• [Directions for this task]:
Everything from the line containing "Reconstruct the object" through the line containing "fronts, Z is up." should be repeated exactly, and nothing else from the data.

• [Exercise data]:
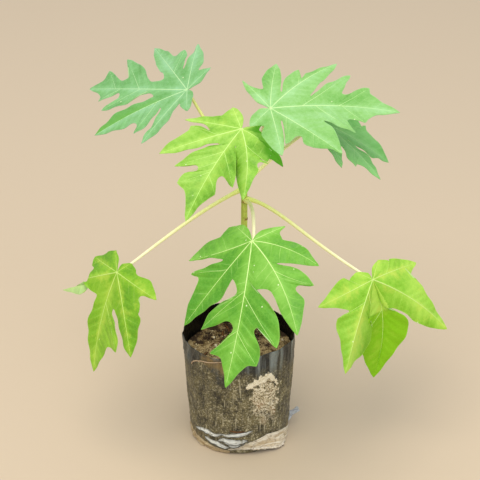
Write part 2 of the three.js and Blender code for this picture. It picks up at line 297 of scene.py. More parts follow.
def buildFilmMaterial():
    # Black LDPE film, blown and dull with soil dust. It gives an olive-grey bloom with pale flecks and
    # scratches, a cleaner, cooler black with streaks of painted sheen towards the rim, painted shade on its
    # inside and in its drain holes, and a crust of dried mud.
    made, add = newMaterial("dusty black LDPE film")
    place = add("TexCoord").outputs["Object"]
    mark = {name: add("Attribute", attribute_name=name).outputs["Fac"]
            for name in ("mud", "crust", "clean", "sheen", "inside", "hole", "soiled")}
    tall, long = (add("Mapping", {"Vector": place, "Scale": (1, 1, squeeze)}) for squeeze in (0.12, 0.07))
    slant = add("Mapping", {"Vector": place, "Rotation": (0.5, 0.9, 0.3), "Scale": (1, 1, 0.08)})
    blotch = add("TexNoise", {"Vector": place, "Scale": 90, "Detail": 4, "Roughness": 0.6})  # 11 mm
    grit = add("TexNoise", {"Vector": place, "Scale": 400, "Detail": 4, "Roughness": 0.65})  # 2.5 mm
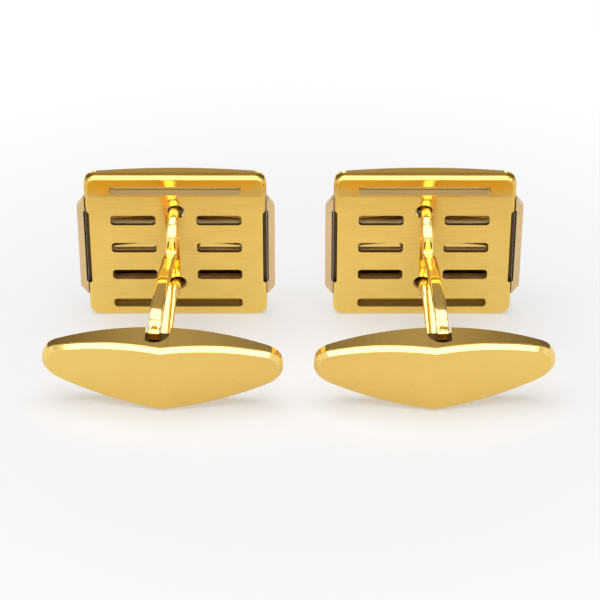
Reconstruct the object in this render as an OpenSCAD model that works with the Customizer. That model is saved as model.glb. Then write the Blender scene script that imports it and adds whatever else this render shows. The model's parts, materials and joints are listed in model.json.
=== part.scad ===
// A pair of rectangular cufflinks, standing on their lower edges as they do on a table.
// Each one has a domed front, a slotted back plate with a pale rail at each side, a link with two
// curved legs, and a boat-shaped toggle that swivels on a pin between the ends of the legs.
// Millimetres. X runs along the pair, Y runs from the toggles to the fronts, Z is up.

/* [Head] */
// Width of the back plate
head_w = 15.2; // [14.6:0.1:18]
// Height of the back plate
head_h = 16.2; // [15.8:0.1:20]
// Depth of the head from the back plate to the middle of the front
head_depth = 2.7; // [2.6:0.05:3.4]
// Corner radius of the head, seen square on
corner_r = 1.0; // [0.7:0.05:1.6]
// How far the front falls away from its middle to its upper and lower edges
dome_rise = 1.35; // [1:0.05:1.4]
// How far the front falls away from its middle to its sides
side_drop = 0.45; // [0.2:0.05:0.5]
// Thickness of the front shell
shell_wall = 0.45; // [0.3:0.05:0.5]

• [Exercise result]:
Reconstruct the object in this render as an OpenSCAD model that works with the Customizer. That model is saved as model.glb. Then write the Blender scene script that imports it and adds whatever else this render shows. The model's parts, materials and joints are listed in model.json.
=== part.scad ===
// A pair of rectangular cufflinks, standing on their lower edges as they do on a table.
// Each one has a domed front, a slotted back plate with a pale rail at each side, a link with two
// curved legs, and a boat-shaped toggle that swivels on a pin between the ends of the legs.
// Millimetres. X runs along the pair, Y runs from the toggles to the fronts, Z is up.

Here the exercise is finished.